A Lei n.º 7/04, de 15 de Outubro, como um dispositivo permanente de protecção social através da sua organização divide-se em três níveis: protecção social de base, protecção social obrigatória e protecção social complementar. Mas o que interessa, na questão em apreço, é a protecção social obrigatória que tem como um dos fundamentos e objectivos a solidariedade de grupo e tem um carácter comutativo assente numa lógica de seguro, financiada pelo trabalhador e o empregador através das suas contribuições.

A protecção social obrigatória reserva-se simplesmente aos trabalhadores por conta de outrem ou por conta própria e as suas famílias, e tem como objectivo protegê-los nas seguintes situações: falta ou diminuição da capacidade de trabalho, maternidade, acidente de trabalho e doenças profissionais, bem como nas situações de agravamento dos encargos familiares, nos termos do n.º 2 do artigo 10,º da Lei n.º 7/04, de 15 de Outubro.

O regime dos trabalhadores por conta de outrem, no seu âmbito de aplicação material, compreende a doença natural contraída pelo trabalhador ao longo da sua vida, nos termos da alínea a) do n.º 1 do artigo 18,º da Lei n.º 7/04, de 15 de Outubro. Mas a prática tem vindo a refutar todos estes pressupostos legais a partir do momento em que se verifique a suspensão do contrato de trabalho. Com a perda do direito ao salário, o trabalhador fica numa situação de vulnerabilidade a todos os problemas, tanto de ordem social como económica, porque a protecção social obrigatória não produz quaisquer efeitos práticos na vida económica e social do trabalhador.

Mas, pelo facto de o Instituto Nacional da Segurança Social ser o organismo vocacionado para fazer a gestão das contribuições que são retiradas com um carácter regular nos rendimentos mensais dos trabalhadores, deveria ser da sua inteira responsabilidade a protecção social obrigatória do trabalhador e, talvez, da sua família nas situações de agravamento dos encargos familiares. Mas, de forma omissa, o Instituto Nacional da Segurança Social escusa-se a resolver esta situação, mesmo tendo o trabalhador, durante um certo período da sua vida profissional, contribuído com 3% dos seus rendimentos mensais a fim de ver assegurada a faculdade de exigir do Instituto um comportamento positivo.
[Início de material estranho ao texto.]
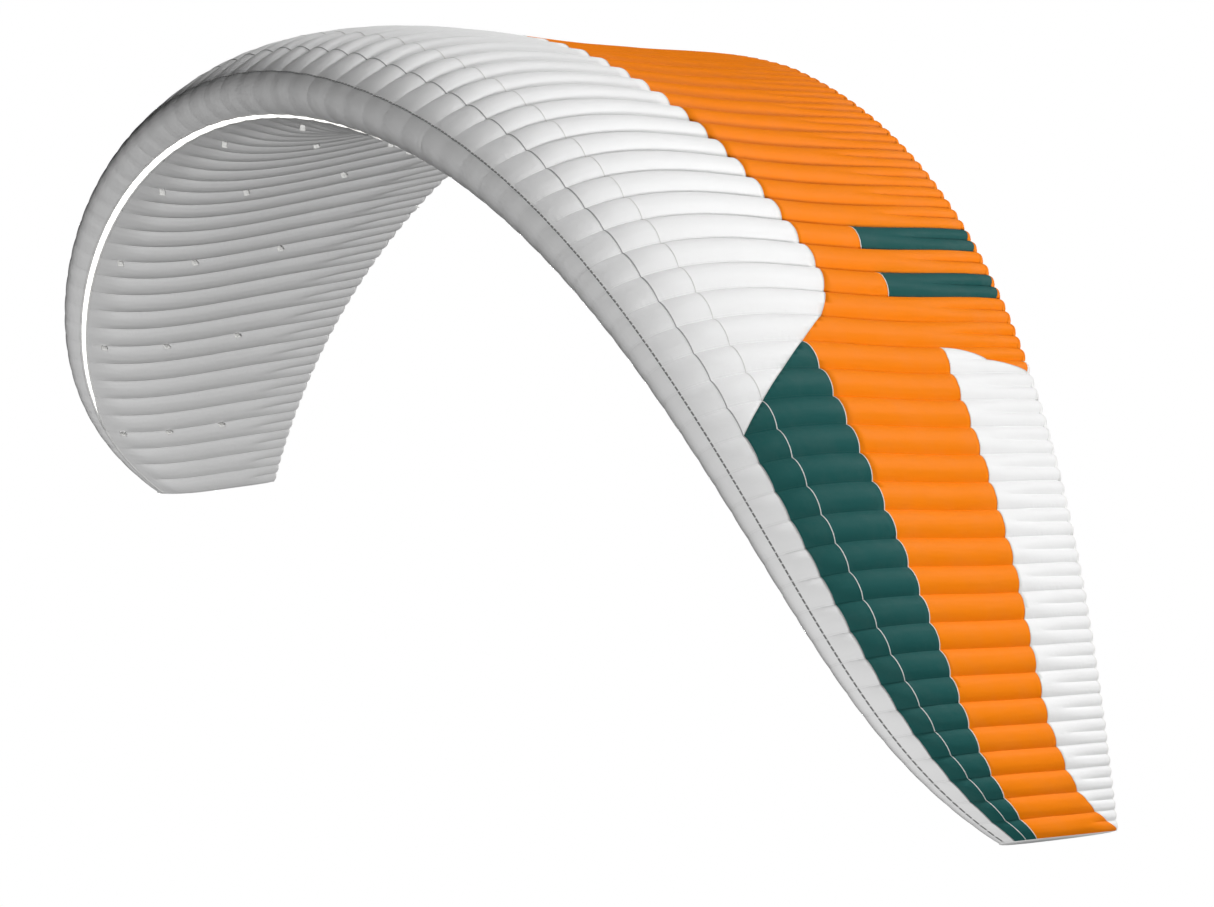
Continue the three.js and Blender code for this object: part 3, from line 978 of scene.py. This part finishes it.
def sew_mini_ribs(zone, side, label, inner, outer, bay):
    """The short walls that halve each cell in front of the trailing edge."""
    bm = bmesh.new()
    near, far = span_of(zone, side, inner, outer)
    for i in range(round(far - near)):
        k = near + i + 0.5

        def shape(u, v):
            w = math.sqrt(MINI_START + (MINI_END - MINI_START) * u)
            top, bottom = (skin(k, side_w, WALL_INSET + bulge(k, side_w)) for side_w in (w, -w))
            return bottom.lerp(top, v)

        add_grid(bm, 8, 2, shape, 0, lambda u, v: ((0.4 * u, 0.1 * v), (0.5, 0)))
    piece = make(f"mini_ribs_{label}", bm, ["rib"], thickness=RIB_CLOTH, offset=0.0)
    attach(piece, zone, side)


ROD_RADIUS = 0.0025
ROD_DEPTH = 0.0045
ROD_BESIDE = 0.03  # cells between a rod and its rib
ROD_ENDS = (-0.18, 0.38)


def fit_rods(zone, side, label, inner, outer, bay):
    """The nylon rods that hold the nose's shape, one beside each rib."""
    bm = bmesh.new()
    for rib in range(math.floor(inner), outer, -1):
        k = SIDES[side] * (TIP_K - rib - ROD_BESIDE)

        def shape(u, v):
            radius = ROD_RADIUS if 0 < round(v * 36) < 36 else 0
            w = ROD_ENDS[0] + (ROD_ENDS[1] - ROD_ENDS[0]) * v
            turn = 2 * math.pi * u
            here = skin(k, w, radius * math.cos(turn) - ROD_DEPTH)
            return here + station(k).outward() * radius * math.sin(turn)

        add_grid(bm, 8, 36, shape, 0, lambda u, v: ((0.016 * u, 0.9 * v), (0.5, 0)))
    bmesh.ops.remove_doubles(bm, verts=bm.verts, dist=1e-6)
    bmesh.ops.recalc_face_normals(bm, faces=bm.faces)
    piece = make(f"nose_rods_{label}", bm, ["rod"], thickness=0)
    attach(piece, zone, side, bends=False)
    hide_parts(f"nose_rod_{side}")


# Half of a line loop's side view: spread from its middle and depth below the sail
LOOP_TURN = ((0.0018, 0), (0.0022, 0.012), (0.0038, 0.022), (0.0045, 0.029), (0.003, 0.0345), (0, 0.036))
LOOP_WIDTH = 0.03
LINE_RIBS = (34, 29, 24, 19, 14, 9, 4)
BRAKE_RIBS = (23, 21, 19, 17, 15)
BRAKE_SIZE = 0.5


def fit_loops(zone, side, label, inner, outer, bay):
    """The webbing loops that the lines are tied to, under the ribs and at the trailing edge."""
    spots = [(rib, -math.sqrt(t), 1.0) for rib in LINE_RIBS for t in LINE_ROWS]
    spots += [(rib, -0.998, BRAKE_SIZE) for rib in BRAKE_RIBS]
    bm = bmesh.new()
    for rib, w, size in spots:
        if not inner >= rib > outer:
            continue
        k = SIDES[side] * (TIP_K - rib)
        top = skin(k, w)
        down = (skin(k, w, 0.1) - top).normalized()
        across = station(k).outward()
        along = down.cross(across)

        def shape(u, v):
            i = round(u * 10)
            spread, depth = LOOP_TURN[min(i, 10 - i)]
            spread = math.copysign(spread, i - 5)
            return top + size * (across * spread + down * depth + along * LOOP_WIDTH * (v - 0.5))

        add_grid(bm, 10, 4, shape, 0, lambda u, v: ((0.08 * u, 0.03 * v), (0.5, 0)))
    if not bm.verts:
        return bm.free()
    piece = make(f"line_loops_{label}", bm, ["webbing"], thickness=0.0012, offset=0.0)
    attach(piece, zone, side)


for part in wing_parts():
    for panel in PANELS:
        sew_panel(panel, *part)
    sew_seams(*part)
    sew_hem(*part)
    sew_mini_ribs(*part)
    if part[0] != "middle":
        fit_rods(*part)
        fit_loops(*part)
for side in SIDES:
    for rib in range(34, 0, -1):
        sew_wall(rib, side)
    sew_tip_wall(side)
sew_span_tape()


# ---- Stage ----

VIEW_AZIMUTH = math.radians(59.63)
VIEW_PITCH = math.radians(12.57)
VIEW_ROLL = math.radians(1.615)
VIEW_TARGET = Vector((1.2958, -0.0709, -1.3377))
VIEW_DISTANCE = 133.8
LENS = 789.8
FLOOR_BELOW = 6.0


def set_camera():
    data = bpy.data.cameras.new("camera")
    data.lens = LENS
    data.sensor_width = 36
    data.clip_end = 3000
    camera = bpy.data.objects.new("camera", data)
    turn = (Matrix.Rotation(VIEW_AZIMUTH, 4, "Z") @ Matrix.Rotation(math.pi / 2 - VIEW_PITCH, 4, "X")
            @ Matrix.Rotation(VIEW_ROLL, 4, "Z"))
    camera.matrix_world = Matrix.Translation(VIEW_TARGET) @ turn @ Matrix.Translation((0, 0, VIEW_DISTANCE))
    bpy.context.scene.collection.objects.link(camera)
    bpy.context.scene.camera = camera


def set_floor():
    bm = bmesh.new()
    bmesh.ops.create_grid(bm, x_segments=1, y_segments=1, size=1500)
    bmesh.ops.translate(bm, verts=bm.verts, vec=(0, 0, CAD_BOX[0].z - FLOOR_BELOW))
    mesh = bpy.data.meshes.new("floor")
    bm.to_mesh(mesh)
    bm.free()
    floor = bpy.data.objects.new("floor", mesh)
    bpy.context.scene.collection.objects.link(floor)
    material, _, shader = bare_material("floor", 1.0)
    shader.inputs["Base Color"].default_value = (0, 0, 0, 1)
    shader.inputs["Specular IOR Level"].default_value = 0
    shader.inputs["Emission Color"].default_value = (1, 1, 1, 1)
    shader.inputs["Emission Strength"].default_value = 1
    mesh.materials.append(material)
    floor.visible_diffuse = False
    floor.visible_glossy = False
    floor.visible_shadow = False


AMBIENT = 0.02
# Each sun's name, its strength and where it stands
LIGHTS = (
    ("high_sun", 4.15, (0, 0.73, 0.68)),
    ("front_light", 2.9, (0.87, -0.486, 0.03)),
    ("back_light", 2.4, (-0.84, 0.49, -0.25)),
)


def set_lights():
    world = bpy.data.worlds.new("studio")
    world.use_nodes = True
    tree = world.node_tree
    backdrop = tree.nodes["Background"]
    backdrop.inputs["Color"].default_value = (1, 1, 1, 1)
    seen = tree.nodes.new("ShaderNodeLightPath").outputs["Is Camera Ray"]
    tree.links.new(maths(tree, "ADD", maths(tree, "MULTIPLY", seen, 1 - AMBIENT), AMBIENT),
                   backdrop.inputs["Strength"])
    bpy.context.scene.world = world
    for name, strength, towards in LIGHTS:
        sun = bpy.data.objects.new(name, bpy.data.lights.new(name, "SUN"))
        sun.data.energy = strength
        sun.data.angle = math.radians(10)
        sun.rotation_euler = Vector(towards).to_track_quat("Z", "Y").to_euler()
        bpy.context.scene.collection.objects.link(sun)
    bpy.context.scene.view_settings.view_transform = "Standard"


set_camera()
set_floor()
set_lights()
Essa contrapartida continua a ver frustrada essa garantia, ficando, assim, à mercê de si mesmo. Por outro lado, há quem defenda a tese de transferir esta responsabilidade da protecção social obrigatória para a alçada do empregador, por uma questão de obrigação natural, visto que o trabalhador também é uma das pedras basilares para o bom andamento da produtividade da empresa. Mas não devemos esquecer que as contribuições pagas pelo trabalhador ao Instituto Nacional da Segurança Social implicam uma comparticipação do empregador na ordem dos 8% sobre o valor total da contribuição. Portanto, não seria justo atribuir esta responsabilidade de protecção social obrigatória ao empregador, nem numa perspectiva de ordem moral ou social, nem muito menos legal, porque a Lei de Bases da Protecção Social é bem clara quanto a esta matéria - vide artigos. 10.º e seguintes da Lei n.º 7/04 de 15 de Outubro.

4. Conclusão Em jeito de conclusão, apraz-nos dizer o seguinte: a) O Instituto Nacional da Segurança Social deve responsabilizar-se pela protecção social obrigatória, na situação em que o trabalhador venha a contrair alguma doença natural, com base no dispositivo legal da Lei n.º 7/04, de 15 de Outubro. b) Caso o Instituto Nacional da Segurança Social se responsabilize por proteger o trabalhador na situação de doença natural, deverá tomar algumas medidas, como, por exemplo, criar uma estrutura eficaz e capaz de fiscalizar a veracidade do estado patológico do trabalhador, para não correr o risco de pagar subsídios a trabalhadores que simulam alguma doença natural através de documentos falsos.